* Exercise aim:
Reproduce the section of the listing that begins at the line containing "set_origin(dial_knob(), leaned(*DIAL, COVER_TOP))" and finishes at the line containing "AXIS_X, AXIS_Y, AXIS_Z = 0, 1, 2". Include both end lines and nothing beyond them.

* Information supplied:
>> Begin

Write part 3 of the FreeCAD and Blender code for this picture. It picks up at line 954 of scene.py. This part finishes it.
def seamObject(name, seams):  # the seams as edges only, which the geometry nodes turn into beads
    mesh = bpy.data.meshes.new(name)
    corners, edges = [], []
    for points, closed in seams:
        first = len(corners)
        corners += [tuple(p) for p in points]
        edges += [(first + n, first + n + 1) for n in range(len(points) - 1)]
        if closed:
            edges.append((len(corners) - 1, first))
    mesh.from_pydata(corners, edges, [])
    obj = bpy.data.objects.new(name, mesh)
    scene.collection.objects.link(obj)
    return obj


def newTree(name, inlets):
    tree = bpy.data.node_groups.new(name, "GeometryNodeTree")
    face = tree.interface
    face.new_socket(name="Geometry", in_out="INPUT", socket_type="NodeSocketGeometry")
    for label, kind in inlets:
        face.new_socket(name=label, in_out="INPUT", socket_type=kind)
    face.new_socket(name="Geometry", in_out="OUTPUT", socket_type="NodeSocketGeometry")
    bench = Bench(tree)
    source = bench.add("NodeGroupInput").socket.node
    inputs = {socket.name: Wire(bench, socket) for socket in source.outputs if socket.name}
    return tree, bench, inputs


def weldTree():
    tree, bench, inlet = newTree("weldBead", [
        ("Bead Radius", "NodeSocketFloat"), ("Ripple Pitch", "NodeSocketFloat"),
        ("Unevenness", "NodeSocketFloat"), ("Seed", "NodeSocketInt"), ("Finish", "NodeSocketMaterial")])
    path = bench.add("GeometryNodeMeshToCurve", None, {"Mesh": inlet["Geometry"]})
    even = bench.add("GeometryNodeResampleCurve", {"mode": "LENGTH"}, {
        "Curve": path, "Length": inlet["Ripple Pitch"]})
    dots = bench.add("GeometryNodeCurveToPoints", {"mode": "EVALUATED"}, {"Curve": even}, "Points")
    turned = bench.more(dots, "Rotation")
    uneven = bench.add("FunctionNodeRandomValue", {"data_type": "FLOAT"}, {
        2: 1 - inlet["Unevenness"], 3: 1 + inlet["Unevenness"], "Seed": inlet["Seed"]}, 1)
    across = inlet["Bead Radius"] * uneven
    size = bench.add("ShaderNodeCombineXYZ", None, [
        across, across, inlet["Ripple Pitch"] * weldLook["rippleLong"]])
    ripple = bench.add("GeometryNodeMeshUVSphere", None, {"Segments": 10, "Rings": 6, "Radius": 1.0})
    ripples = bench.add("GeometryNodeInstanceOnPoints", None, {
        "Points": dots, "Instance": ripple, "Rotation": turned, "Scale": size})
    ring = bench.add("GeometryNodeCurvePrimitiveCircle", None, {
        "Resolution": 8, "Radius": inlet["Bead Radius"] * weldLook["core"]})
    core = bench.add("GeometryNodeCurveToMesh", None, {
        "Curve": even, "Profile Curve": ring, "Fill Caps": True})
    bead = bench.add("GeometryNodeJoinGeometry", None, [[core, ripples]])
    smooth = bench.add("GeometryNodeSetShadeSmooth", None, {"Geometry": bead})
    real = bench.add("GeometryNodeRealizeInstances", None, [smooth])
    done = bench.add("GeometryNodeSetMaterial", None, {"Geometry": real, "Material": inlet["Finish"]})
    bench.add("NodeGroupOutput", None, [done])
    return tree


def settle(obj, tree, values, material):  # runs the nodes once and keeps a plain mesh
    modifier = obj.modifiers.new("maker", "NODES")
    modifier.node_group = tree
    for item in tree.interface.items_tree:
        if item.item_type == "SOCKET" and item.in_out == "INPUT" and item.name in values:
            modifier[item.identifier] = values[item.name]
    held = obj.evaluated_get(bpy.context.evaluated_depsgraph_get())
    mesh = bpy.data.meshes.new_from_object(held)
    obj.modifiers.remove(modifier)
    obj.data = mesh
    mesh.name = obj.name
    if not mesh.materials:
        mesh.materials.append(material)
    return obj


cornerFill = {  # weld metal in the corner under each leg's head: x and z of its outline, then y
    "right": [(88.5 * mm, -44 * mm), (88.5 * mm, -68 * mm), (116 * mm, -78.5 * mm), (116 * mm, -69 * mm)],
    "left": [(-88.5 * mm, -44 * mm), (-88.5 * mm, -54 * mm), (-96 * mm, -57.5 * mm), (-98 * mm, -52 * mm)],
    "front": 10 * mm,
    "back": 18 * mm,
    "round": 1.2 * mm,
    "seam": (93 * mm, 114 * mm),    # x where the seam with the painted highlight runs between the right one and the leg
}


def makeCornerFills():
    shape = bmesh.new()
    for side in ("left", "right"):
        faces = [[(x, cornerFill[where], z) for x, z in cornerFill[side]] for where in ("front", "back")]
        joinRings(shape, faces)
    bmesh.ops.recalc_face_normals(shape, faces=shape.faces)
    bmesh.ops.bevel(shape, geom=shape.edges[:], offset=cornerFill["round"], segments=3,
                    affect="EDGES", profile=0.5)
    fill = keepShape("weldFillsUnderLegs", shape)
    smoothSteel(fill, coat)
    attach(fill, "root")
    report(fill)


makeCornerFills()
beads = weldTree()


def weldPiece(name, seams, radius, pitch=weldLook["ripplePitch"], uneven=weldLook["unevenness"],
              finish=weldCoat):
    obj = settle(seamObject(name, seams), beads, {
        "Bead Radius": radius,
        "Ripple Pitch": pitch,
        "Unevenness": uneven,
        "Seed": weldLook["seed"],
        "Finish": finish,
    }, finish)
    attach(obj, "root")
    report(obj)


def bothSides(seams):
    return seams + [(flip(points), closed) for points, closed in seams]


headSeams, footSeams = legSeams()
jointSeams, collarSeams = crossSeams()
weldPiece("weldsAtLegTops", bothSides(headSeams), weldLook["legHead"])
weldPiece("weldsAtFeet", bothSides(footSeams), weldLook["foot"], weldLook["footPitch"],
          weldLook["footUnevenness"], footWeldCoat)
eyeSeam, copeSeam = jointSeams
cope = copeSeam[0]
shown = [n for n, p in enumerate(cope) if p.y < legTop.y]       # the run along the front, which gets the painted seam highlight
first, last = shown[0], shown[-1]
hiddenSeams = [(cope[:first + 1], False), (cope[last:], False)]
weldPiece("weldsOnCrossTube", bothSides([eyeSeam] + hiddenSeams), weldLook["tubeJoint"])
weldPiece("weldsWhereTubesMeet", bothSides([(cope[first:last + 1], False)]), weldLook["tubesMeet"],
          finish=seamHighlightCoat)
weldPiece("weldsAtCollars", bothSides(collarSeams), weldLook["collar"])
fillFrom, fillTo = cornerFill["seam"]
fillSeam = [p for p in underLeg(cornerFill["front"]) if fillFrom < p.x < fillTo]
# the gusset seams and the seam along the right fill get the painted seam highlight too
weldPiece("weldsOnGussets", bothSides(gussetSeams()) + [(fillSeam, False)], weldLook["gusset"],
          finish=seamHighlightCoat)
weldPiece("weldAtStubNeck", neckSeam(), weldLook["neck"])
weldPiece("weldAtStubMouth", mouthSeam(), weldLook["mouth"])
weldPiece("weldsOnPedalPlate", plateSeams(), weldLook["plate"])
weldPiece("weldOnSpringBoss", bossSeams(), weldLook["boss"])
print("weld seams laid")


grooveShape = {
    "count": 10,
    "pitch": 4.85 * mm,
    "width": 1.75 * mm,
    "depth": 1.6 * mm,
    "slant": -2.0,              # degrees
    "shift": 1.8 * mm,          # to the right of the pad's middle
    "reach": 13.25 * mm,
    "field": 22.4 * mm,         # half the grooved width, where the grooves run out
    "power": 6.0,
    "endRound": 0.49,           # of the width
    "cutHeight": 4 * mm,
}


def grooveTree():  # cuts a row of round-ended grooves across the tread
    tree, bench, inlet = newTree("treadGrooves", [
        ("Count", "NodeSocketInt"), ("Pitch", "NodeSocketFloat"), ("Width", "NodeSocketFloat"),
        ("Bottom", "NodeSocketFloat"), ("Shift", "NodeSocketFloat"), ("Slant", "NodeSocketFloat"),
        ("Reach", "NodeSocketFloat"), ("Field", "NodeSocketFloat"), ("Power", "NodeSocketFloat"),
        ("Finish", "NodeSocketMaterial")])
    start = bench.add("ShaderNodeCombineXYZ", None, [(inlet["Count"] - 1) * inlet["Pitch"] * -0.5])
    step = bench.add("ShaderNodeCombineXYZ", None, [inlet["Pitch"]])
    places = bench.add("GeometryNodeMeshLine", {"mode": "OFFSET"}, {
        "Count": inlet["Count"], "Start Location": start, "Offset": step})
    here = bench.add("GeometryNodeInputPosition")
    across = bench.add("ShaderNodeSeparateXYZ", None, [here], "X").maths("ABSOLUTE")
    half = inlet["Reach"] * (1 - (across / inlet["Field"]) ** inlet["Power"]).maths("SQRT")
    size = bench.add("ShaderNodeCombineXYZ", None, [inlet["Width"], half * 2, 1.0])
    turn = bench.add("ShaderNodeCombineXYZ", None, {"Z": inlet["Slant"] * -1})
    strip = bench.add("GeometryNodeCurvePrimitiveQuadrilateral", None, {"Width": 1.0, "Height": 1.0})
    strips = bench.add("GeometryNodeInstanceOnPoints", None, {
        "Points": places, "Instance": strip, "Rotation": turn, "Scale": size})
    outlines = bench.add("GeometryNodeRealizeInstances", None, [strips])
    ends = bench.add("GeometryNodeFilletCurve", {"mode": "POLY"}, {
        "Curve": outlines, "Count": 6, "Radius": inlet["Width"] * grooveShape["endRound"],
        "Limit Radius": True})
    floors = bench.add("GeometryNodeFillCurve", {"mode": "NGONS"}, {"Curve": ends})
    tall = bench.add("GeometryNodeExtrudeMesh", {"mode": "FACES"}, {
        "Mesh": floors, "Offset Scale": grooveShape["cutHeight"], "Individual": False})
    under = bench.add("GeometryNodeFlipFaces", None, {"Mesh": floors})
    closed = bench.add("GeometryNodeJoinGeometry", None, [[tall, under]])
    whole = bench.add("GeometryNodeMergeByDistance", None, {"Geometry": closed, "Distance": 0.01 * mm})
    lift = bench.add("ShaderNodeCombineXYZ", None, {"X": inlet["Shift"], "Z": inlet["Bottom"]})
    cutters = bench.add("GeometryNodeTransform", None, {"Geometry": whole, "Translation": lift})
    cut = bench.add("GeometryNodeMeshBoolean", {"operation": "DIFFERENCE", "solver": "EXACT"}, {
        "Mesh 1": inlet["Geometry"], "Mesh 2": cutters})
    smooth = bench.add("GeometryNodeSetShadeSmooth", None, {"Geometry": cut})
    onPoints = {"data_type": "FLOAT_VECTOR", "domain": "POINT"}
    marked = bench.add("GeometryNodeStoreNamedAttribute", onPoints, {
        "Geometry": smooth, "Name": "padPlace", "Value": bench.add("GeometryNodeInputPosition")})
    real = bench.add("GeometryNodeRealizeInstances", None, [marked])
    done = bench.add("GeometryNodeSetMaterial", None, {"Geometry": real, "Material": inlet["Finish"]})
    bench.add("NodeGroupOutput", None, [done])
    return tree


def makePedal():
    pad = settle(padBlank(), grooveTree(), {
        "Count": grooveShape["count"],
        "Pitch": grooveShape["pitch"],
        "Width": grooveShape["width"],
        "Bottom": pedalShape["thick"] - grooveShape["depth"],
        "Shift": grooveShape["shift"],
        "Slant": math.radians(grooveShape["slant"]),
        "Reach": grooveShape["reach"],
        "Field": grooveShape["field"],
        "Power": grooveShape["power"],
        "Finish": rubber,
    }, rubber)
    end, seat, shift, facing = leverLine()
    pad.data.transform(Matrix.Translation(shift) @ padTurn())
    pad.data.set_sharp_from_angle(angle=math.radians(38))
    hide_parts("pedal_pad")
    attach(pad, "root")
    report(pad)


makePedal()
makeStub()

>> End
>> Begin

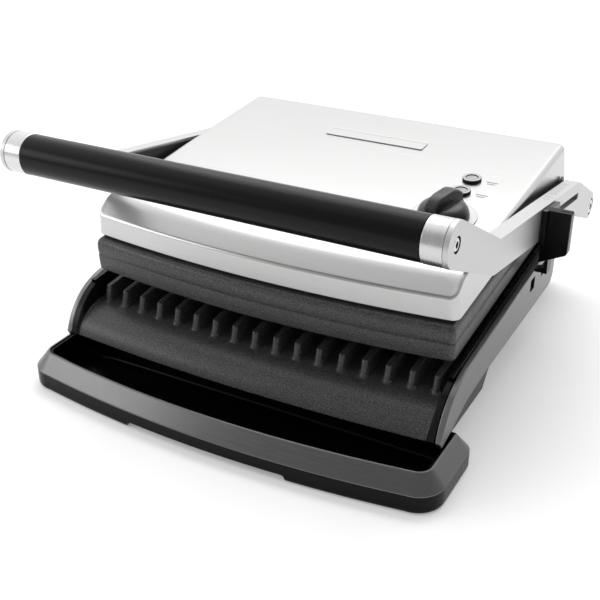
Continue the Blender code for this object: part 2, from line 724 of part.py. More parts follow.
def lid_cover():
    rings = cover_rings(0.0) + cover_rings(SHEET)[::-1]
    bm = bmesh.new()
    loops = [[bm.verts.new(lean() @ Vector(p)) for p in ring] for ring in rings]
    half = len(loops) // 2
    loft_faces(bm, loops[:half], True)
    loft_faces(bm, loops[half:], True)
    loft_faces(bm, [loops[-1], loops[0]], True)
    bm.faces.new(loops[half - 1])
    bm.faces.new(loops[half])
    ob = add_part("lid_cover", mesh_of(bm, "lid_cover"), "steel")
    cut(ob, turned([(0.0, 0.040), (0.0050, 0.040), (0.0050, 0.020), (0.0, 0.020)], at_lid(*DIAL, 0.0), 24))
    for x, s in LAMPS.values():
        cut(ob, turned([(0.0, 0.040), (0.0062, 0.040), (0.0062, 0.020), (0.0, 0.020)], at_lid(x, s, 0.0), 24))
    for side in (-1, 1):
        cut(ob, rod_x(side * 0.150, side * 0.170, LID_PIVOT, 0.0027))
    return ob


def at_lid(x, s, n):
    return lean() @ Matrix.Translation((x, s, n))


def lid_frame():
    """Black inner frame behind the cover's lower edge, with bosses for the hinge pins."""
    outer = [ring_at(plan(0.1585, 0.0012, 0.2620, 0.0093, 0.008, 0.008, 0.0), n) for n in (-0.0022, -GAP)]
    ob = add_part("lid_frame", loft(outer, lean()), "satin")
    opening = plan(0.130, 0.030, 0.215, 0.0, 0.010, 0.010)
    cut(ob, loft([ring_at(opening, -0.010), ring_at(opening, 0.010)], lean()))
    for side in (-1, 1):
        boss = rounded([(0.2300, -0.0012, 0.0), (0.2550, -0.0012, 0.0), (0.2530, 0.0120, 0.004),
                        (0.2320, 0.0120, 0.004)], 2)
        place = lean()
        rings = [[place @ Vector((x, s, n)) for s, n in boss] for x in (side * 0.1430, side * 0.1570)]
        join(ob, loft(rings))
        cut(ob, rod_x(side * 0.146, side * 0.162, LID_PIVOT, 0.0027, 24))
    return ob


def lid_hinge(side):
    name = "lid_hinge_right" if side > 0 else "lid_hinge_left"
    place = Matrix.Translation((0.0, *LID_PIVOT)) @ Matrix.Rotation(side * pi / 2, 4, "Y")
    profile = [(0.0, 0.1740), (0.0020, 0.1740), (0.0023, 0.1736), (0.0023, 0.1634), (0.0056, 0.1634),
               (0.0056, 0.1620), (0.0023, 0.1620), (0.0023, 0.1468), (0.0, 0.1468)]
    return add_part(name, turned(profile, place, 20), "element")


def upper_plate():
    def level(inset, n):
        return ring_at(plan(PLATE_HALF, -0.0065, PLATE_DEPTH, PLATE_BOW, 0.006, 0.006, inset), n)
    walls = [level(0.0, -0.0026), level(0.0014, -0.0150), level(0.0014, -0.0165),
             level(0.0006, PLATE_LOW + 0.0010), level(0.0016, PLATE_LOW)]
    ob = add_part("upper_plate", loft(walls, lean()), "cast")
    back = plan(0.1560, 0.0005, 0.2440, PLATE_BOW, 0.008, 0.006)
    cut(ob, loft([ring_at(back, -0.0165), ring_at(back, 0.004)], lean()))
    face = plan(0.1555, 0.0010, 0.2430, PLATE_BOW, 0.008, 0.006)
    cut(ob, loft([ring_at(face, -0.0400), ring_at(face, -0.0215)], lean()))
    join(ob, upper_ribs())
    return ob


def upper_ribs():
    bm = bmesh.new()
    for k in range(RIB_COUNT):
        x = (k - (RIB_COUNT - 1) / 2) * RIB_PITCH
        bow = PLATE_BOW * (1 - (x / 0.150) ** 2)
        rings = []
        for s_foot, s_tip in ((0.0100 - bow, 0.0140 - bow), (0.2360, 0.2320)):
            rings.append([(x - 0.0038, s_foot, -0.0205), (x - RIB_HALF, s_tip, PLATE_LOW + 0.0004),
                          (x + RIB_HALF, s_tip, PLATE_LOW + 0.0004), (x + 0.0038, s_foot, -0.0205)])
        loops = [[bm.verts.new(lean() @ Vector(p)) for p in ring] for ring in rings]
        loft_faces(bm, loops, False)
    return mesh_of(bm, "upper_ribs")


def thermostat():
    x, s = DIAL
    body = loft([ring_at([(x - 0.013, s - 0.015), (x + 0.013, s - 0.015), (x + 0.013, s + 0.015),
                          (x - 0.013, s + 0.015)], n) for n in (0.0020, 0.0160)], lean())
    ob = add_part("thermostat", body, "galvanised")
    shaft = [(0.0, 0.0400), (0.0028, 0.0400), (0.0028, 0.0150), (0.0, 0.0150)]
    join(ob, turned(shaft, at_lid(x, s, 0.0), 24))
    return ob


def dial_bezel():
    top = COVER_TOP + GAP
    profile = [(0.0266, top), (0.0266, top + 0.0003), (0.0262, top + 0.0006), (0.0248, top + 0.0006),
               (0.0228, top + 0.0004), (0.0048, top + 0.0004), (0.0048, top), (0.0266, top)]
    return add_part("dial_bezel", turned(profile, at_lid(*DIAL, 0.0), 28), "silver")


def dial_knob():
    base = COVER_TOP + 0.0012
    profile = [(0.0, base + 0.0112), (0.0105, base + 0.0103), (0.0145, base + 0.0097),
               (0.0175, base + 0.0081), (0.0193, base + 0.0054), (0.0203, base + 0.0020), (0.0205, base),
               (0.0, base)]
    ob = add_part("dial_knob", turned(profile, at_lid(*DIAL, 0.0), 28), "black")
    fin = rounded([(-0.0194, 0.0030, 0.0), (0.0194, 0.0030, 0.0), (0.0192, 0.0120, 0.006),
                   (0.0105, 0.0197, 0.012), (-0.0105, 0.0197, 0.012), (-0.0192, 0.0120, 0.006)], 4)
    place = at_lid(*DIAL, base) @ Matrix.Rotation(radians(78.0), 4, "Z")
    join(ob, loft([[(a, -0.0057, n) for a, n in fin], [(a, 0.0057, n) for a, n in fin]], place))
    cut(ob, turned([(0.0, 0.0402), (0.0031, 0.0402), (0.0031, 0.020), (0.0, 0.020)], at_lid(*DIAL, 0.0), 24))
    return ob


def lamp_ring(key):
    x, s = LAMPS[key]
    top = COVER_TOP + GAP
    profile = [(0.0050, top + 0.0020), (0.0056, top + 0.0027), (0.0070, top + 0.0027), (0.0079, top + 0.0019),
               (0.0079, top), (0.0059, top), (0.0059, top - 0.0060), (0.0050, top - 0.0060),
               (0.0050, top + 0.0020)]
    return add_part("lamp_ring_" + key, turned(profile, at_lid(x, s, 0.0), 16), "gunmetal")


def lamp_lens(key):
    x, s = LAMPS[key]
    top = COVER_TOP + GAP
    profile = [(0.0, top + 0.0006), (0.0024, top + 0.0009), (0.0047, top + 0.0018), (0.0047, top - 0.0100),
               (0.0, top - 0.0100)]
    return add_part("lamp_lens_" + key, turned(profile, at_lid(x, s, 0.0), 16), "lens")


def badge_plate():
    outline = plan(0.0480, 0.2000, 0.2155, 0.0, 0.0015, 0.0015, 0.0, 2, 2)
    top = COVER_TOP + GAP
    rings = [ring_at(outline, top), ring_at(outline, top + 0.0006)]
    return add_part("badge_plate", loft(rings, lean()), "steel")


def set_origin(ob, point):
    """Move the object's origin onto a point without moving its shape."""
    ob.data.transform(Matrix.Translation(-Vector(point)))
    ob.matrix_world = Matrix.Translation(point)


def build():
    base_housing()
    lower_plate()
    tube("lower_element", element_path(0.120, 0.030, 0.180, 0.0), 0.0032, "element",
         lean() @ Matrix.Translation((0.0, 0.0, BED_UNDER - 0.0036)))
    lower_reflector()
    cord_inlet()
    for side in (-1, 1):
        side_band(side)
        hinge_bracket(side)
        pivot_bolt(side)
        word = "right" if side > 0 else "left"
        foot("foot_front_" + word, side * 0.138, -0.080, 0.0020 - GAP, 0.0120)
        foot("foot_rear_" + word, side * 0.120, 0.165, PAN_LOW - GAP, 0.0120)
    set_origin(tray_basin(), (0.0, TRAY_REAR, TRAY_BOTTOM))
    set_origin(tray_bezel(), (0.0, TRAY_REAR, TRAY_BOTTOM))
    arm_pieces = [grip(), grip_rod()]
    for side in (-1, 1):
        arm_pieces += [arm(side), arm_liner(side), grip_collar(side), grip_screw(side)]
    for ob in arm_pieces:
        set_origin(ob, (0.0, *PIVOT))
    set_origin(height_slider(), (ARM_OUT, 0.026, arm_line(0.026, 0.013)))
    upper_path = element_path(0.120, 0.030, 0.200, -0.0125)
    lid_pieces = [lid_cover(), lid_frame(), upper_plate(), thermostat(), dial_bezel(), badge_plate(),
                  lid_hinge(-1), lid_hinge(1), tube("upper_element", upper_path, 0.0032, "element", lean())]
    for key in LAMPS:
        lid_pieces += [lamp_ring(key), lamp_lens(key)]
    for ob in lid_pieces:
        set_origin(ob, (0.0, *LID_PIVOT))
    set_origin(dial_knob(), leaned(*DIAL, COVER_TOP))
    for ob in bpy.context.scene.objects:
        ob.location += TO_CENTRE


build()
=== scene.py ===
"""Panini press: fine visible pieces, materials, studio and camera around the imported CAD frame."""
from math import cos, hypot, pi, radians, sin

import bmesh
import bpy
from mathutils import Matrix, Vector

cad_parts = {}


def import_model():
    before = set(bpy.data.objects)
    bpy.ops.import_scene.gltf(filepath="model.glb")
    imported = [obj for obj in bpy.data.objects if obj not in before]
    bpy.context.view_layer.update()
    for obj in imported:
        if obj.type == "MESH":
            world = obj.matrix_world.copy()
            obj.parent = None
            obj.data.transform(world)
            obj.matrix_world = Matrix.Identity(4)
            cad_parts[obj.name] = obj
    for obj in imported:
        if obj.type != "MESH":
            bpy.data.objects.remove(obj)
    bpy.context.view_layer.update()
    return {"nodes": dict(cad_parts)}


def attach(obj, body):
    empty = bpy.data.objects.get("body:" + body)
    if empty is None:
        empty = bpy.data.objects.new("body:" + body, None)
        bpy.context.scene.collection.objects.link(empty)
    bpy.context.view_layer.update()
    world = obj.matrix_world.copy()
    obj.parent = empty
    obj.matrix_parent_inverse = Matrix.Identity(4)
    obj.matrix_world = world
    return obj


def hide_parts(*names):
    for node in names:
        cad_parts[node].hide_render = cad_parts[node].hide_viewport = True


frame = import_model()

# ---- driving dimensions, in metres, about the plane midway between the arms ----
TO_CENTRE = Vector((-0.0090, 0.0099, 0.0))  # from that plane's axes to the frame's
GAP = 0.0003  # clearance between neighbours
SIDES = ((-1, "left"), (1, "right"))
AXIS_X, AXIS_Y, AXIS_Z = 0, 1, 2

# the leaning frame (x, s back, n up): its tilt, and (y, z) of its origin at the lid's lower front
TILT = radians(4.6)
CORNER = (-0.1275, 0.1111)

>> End

* Final answer:
    set_origin(dial_knob(), leaned(*DIAL, COVER_TOP))
    for ob in bpy.context.scene.objects:
        ob.location += TO_CENTRE


build()
=== scene.py ===
"""Panini press: fine visible pieces, materials, studio and camera around the imported CAD frame."""
from math import cos, hypot, pi, radians, sin

import bmesh
import bpy
from mathutils import Matrix, Vector

cad_parts = {}


def import_model():
    before = set(bpy.data.objects)
    bpy.ops.import_scene.gltf(filepath="model.glb")
    imported = [obj for obj in bpy.data.objects if obj not in before]
    bpy.context.view_layer.update()
    for obj in imported:
        if obj.type == "MESH":
            world = obj.matrix_world.copy()
            obj.parent = None
            obj.data.transform(world)
            obj.matrix_world = Matrix.Identity(4)
            cad_parts[obj.name] = obj
    for obj in imported:
        if obj.type != "MESH":
            bpy.data.objects.remove(obj)
    bpy.context.view_layer.update()
    return {"nodes": dict(cad_parts)}


def attach(obj, body):
    empty = bpy.data.objects.get("body:" + body)
    if empty is None:
        empty = bpy.data.objects.new("body:" + body, None)
        bpy.context.scene.collection.objects.link(empty)
    bpy.context.view_layer.update()
    world = obj.matrix_world.copy()
    obj.parent = empty
    obj.matrix_parent_inverse = Matrix.Identity(4)
    obj.matrix_world = world
    return obj


def hide_parts(*names):
    for node in names:
        cad_parts[node].hide_render = cad_parts[node].hide_viewport = True


frame = import_model()

# ---- driving dimensions, in metres, about the plane midway between the arms ----
TO_CENTRE = Vector((-0.0090, 0.0099, 0.0))  # from that plane's axes to the frame's
GAP = 0.0003  # clearance between neighbours
SIDES = ((-1, "left"), (1, "right"))
AXIS_X, AXIS_Y, AXIS_Z = 0, 1, 2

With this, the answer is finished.